CAPA DO LIVRO " O LICEU DO MEU TEMPO VOL. 01 "
EDITADO PARA COMEMORAR OS 160 ANOS
DE FUNDAÇÃO DO NOSSO LICEU DO CEARÁ
" O LICEU DO MEU TEMPO VOL. 02 "
MARCOU O ANIVERSÁRIO
DE 162 ANOS
" O meu Liceu "
Ensaio publicado no livro O Liceu do Meu tempo - Vol. 2,
organizado pelo professor Auriberto Vidal Cavalcante.

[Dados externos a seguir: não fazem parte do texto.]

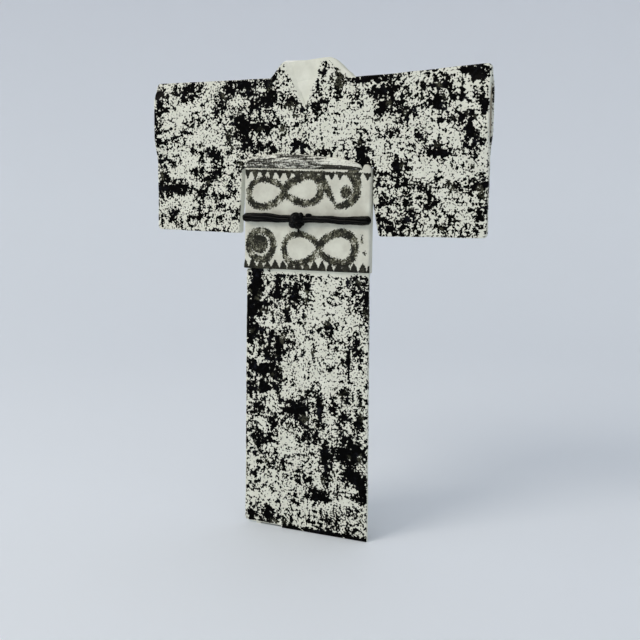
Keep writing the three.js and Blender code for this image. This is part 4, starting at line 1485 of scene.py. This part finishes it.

" O Liceu não foi para mim a escola risonha e franca do poeta. Foi sim a
oportunidade para conhecer de perto as assimetrias econômicas e
culturais da nossa sociedade. Saído de um colégio pequeno, particular, o
“Ginásio Farias Brito”, dirigido por amigos de família, os professores
Ari de Sá Cavalcante e João César, estava protegido dos impactos que só o
convívio com pessoas de diferentes camadas sociais revela. Decidido que
iria cursar o científico lá – como se chamava o ciclo de três anos que
encerrava o secundário – tive que me submeter à um exame de seleção para
disputar uma das vagas remanescentes oferecidas à estudantes oriundos
de outros estabelecimentos de ensino. Lembro com que apreensão galguei
as escadarias da porta principal, defronte à Praça Fernandes Vieira,
primeiro para me submeter às provas, e depois, aprovado, matricular-me e
iniciar as aulas. Tudo era novo e diferente. Colegas, professores,
disciplina, relacionamento com funcionários. Sentia-me desprotegido e
com a sensação de que a partir daí tudo iria depender de mim, do meu
esforço e desempenho. A segurança dos pais e a atmosfera familiar do
antigo colégio, ficara para trás. O espaço público onde acabara de
ingressar a todos nivelava, e foi essa constatação que inicialmente me
assustou. Começava ali minha descoberta do mundo. Iniciava o aprendizado
de suas belezas e misérias.
LICEU DO CEARÁ - ANTES DA AMPLIAÇÃO
FOTO DA DÉCADA DE 30
Indicaram-me o alfaiate especialista na confecção da farda de cáqui,
túnica com botões negros com a efígie do colégio, calça, e uma boina
azul. Nunca esqueci seu nome, Miririco, baixinho e hábil no mister de
coser uniformes. Com ela frequentei os dois anos do turno da manhã,
suando em bica no percurso feito a pé, do colégio até minha casa, sita à
Avenida Bezerra de Menezes, vizinho ao quartel do CPOR, na companhia
alegre de colegas, entre os quais ressalto a figura bondosa do José
Tarcísio Sindeaux Gurgel, amizade querida, conservada até sua morte.
ALUNOS NO PÁTIO DO LICEU
Na sala de aula éramos alunos de várias procedências. Muitos,
vindos do interior, hospedados em casas de parentes, na Casa do
Estudante, ou em pensões precárias, enfrentando enormes dificuldades.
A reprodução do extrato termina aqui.